As I conclude my remarks on Bill S-6, an act to implement the convention between Canada and the Republic of Madagascar for the avoidance of double taxation and the prevention of fiscal evasion with respect to taxes on income, I see this bill much like Bill C-82 on base erosion and profit shifting and much like the work we have done in the finance committee on a study with regard to tax avoidance and tax evasion, which was done very judiciously by the finance committee.
It is great to see committees doing the work that they are tasked to do independently.

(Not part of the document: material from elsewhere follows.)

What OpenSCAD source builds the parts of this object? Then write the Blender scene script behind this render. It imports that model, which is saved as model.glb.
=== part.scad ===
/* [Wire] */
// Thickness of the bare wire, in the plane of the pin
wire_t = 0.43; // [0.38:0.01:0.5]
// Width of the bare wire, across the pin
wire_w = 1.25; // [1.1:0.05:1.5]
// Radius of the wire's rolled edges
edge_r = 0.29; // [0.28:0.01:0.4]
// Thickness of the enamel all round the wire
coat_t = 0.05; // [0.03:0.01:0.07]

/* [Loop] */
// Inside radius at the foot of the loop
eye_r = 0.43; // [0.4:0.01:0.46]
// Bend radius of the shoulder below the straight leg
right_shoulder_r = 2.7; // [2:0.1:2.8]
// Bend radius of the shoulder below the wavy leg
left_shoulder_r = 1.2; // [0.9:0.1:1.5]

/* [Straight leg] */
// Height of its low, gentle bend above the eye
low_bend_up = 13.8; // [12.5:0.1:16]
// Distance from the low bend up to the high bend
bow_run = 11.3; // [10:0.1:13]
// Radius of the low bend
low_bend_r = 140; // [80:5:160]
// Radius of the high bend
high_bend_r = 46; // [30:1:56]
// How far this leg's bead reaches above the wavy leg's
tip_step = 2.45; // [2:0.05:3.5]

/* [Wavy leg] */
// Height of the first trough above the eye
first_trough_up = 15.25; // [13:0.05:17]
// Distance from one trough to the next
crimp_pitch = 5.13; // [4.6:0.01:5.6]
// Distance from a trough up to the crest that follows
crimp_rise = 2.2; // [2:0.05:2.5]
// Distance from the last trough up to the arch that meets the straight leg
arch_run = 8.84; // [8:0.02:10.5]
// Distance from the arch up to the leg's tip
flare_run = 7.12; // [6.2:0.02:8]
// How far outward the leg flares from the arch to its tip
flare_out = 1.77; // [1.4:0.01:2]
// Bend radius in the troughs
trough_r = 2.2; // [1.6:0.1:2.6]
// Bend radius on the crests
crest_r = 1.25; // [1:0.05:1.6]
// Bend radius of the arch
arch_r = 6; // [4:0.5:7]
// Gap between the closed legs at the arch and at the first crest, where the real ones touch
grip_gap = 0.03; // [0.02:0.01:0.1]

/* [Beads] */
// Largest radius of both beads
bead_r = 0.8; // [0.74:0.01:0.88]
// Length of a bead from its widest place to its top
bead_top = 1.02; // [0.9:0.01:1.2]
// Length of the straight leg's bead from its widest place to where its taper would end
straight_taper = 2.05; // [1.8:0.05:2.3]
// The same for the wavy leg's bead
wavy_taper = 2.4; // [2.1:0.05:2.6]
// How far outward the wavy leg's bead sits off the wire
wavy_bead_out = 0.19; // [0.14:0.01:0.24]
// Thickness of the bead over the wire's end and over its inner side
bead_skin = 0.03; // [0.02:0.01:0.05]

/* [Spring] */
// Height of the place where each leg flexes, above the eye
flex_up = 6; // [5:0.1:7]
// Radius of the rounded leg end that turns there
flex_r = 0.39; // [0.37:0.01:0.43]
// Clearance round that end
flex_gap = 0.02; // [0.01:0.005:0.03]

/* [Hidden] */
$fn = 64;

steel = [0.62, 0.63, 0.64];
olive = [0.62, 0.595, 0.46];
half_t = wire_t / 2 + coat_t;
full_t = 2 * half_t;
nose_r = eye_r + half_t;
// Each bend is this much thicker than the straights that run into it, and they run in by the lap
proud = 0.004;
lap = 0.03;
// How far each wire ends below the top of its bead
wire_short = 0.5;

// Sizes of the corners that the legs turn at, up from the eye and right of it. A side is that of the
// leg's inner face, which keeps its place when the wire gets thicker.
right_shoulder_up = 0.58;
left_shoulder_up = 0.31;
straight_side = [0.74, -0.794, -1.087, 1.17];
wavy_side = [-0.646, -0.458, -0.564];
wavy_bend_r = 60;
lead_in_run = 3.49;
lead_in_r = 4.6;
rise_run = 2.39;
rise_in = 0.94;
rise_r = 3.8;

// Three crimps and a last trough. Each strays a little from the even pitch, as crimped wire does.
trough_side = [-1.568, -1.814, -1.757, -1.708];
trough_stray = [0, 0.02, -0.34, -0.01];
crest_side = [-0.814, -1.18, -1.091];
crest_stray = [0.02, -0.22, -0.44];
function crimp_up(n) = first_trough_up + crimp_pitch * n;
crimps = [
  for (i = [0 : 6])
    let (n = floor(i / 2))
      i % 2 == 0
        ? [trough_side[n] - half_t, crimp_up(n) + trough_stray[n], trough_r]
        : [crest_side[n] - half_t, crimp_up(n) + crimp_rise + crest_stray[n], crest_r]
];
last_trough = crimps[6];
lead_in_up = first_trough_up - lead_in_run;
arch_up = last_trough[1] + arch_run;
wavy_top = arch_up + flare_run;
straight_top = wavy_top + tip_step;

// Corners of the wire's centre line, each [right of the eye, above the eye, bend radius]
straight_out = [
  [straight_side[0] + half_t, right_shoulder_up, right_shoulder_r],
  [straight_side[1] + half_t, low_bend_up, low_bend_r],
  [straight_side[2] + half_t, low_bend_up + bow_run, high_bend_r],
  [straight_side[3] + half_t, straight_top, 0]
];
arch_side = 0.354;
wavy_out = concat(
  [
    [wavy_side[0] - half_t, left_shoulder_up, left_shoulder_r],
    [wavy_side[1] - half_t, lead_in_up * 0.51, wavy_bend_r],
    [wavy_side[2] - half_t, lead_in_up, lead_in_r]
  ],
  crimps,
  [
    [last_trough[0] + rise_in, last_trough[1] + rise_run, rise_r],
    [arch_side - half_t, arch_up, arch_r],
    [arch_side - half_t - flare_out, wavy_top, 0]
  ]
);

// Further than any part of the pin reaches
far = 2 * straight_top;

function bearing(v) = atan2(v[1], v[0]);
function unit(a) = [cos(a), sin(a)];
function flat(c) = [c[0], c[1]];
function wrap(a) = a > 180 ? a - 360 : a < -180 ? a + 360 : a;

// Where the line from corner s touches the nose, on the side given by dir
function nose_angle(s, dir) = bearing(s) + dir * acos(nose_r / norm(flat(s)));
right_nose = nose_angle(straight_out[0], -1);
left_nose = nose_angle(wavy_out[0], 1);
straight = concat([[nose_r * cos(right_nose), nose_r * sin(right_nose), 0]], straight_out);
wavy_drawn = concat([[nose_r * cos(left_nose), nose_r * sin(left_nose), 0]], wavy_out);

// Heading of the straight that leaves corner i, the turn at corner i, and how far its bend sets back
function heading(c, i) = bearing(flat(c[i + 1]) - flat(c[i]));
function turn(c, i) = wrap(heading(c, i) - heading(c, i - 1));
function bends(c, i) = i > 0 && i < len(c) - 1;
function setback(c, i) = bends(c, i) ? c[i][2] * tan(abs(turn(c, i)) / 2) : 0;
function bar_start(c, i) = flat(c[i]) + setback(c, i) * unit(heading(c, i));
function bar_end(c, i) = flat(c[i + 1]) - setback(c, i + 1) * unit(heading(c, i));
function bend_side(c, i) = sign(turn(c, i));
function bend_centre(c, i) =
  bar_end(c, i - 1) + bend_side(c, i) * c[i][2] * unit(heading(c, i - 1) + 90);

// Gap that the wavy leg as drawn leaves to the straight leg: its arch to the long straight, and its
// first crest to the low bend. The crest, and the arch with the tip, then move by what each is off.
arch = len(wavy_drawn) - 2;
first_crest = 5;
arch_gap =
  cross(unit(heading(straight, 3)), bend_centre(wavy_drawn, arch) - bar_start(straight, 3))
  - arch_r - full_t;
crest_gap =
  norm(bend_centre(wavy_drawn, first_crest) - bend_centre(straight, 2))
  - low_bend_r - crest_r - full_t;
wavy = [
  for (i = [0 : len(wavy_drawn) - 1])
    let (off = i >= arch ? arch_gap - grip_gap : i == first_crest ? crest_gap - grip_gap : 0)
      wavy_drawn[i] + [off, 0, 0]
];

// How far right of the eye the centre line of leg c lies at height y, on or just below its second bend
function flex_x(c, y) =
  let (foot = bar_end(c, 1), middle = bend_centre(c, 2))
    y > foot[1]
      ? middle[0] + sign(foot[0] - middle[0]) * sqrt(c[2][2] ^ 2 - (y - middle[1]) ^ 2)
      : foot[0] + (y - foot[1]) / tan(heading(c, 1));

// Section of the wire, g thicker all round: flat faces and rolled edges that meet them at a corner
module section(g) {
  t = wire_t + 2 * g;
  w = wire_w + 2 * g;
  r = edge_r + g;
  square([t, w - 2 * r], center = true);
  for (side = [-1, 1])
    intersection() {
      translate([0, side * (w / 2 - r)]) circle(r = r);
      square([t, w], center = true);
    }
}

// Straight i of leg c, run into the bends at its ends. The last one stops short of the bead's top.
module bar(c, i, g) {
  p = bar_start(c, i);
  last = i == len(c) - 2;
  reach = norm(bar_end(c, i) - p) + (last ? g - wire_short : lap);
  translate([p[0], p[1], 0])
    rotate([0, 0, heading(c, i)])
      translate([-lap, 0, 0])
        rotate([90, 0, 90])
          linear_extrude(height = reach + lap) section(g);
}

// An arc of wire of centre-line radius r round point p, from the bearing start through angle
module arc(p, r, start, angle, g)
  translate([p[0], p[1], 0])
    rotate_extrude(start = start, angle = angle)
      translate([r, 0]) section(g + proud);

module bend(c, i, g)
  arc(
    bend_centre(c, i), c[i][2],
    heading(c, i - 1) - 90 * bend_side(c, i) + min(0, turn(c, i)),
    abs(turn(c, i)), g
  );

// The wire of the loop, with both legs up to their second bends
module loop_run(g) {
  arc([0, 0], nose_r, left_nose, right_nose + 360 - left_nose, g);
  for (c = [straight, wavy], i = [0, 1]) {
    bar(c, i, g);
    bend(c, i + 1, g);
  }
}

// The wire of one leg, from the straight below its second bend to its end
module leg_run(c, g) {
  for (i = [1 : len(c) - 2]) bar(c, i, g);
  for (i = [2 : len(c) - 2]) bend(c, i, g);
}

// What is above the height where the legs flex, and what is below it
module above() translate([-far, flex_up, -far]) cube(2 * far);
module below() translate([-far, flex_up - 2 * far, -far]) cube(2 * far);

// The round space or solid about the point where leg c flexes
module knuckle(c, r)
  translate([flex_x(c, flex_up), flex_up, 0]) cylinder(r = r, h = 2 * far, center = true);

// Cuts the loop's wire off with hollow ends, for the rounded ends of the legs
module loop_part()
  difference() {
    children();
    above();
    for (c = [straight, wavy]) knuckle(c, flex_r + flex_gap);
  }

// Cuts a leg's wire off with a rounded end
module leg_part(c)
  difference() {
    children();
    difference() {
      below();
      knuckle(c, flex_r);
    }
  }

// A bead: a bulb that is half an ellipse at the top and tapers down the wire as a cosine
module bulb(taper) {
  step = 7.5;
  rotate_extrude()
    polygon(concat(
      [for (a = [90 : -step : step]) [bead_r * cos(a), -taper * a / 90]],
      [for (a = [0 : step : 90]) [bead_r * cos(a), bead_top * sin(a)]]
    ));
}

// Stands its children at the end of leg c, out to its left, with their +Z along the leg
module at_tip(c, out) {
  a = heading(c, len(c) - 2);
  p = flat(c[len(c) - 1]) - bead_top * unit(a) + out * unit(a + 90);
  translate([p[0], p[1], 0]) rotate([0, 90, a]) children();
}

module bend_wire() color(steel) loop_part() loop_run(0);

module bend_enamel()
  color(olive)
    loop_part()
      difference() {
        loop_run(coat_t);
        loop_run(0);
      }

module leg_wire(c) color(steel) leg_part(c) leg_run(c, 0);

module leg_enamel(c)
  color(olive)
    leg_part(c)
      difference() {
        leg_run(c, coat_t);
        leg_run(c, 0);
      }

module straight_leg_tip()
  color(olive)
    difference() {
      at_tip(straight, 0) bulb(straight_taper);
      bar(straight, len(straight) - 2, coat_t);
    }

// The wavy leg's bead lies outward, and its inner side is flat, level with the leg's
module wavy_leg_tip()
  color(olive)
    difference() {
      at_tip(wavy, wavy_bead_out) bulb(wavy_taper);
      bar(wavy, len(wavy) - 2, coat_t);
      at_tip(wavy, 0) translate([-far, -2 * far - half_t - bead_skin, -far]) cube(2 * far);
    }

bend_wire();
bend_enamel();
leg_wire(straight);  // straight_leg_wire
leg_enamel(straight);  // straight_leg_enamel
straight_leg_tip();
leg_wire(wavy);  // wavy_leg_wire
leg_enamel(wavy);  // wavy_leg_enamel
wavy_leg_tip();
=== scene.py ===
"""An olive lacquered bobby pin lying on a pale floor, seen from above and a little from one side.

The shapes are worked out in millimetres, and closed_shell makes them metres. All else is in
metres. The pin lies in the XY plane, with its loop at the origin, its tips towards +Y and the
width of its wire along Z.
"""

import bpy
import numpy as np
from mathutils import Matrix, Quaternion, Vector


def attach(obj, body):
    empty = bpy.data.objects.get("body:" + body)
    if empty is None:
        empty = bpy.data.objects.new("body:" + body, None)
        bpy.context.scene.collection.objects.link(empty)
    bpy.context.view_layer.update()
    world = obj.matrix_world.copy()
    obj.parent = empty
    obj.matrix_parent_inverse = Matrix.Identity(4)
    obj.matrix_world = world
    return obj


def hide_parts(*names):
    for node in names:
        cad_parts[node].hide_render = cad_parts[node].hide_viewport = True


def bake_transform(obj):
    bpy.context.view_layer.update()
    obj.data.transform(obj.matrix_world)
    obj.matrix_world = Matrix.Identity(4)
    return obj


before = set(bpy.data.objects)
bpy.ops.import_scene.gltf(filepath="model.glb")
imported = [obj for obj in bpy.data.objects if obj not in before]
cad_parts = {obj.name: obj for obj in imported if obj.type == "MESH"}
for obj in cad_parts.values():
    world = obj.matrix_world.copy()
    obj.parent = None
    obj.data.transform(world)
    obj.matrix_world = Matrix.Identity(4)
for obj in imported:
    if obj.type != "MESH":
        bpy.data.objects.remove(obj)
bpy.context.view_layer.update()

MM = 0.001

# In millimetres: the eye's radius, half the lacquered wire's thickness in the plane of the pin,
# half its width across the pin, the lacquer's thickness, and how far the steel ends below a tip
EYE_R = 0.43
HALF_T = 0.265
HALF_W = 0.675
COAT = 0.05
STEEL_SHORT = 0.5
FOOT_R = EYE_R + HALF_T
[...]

They work judiciously, make recommendations and produce reports, which are then looked at both externally and internally by ministers.
On this issue of a tax convention and its implementation, it is obviously very important for Canada as a country to work with all of its international partners, no matter how big or small, no matter how near or far, to ensure that we have the proper information exchanged between the two entities so that on a technical basis we ensure that we eliminate double taxation between the two countries for individuals investing both ways, reduce the risk of burdensome taxation and ensure that taxpayers are not subject to discriminatory taxation.
In closing, I will say that by strengthening our ties with Madagascar, our government is seeking out the kind of investments and trade opportunities that are vital to grow the economy.
I have spoken about the treaties we have put in place on the trade front, such as CETA, CPTPP and USMCA. I have also spoken of our plan to grow the economy by lowering taxes for middle-class Canadians and asking the 1% to pay a little more, and the results are bearing fruit. The numbers that were produced yesterday by Statistics Canada show that over 850,000 Canadians have been lifted out of poverty in the last two and a half years. These are real people working hard every day to provide for a better future for themselves and their families. We as a government will continue to invest in them, believe in them, work with them and work with all of our partners.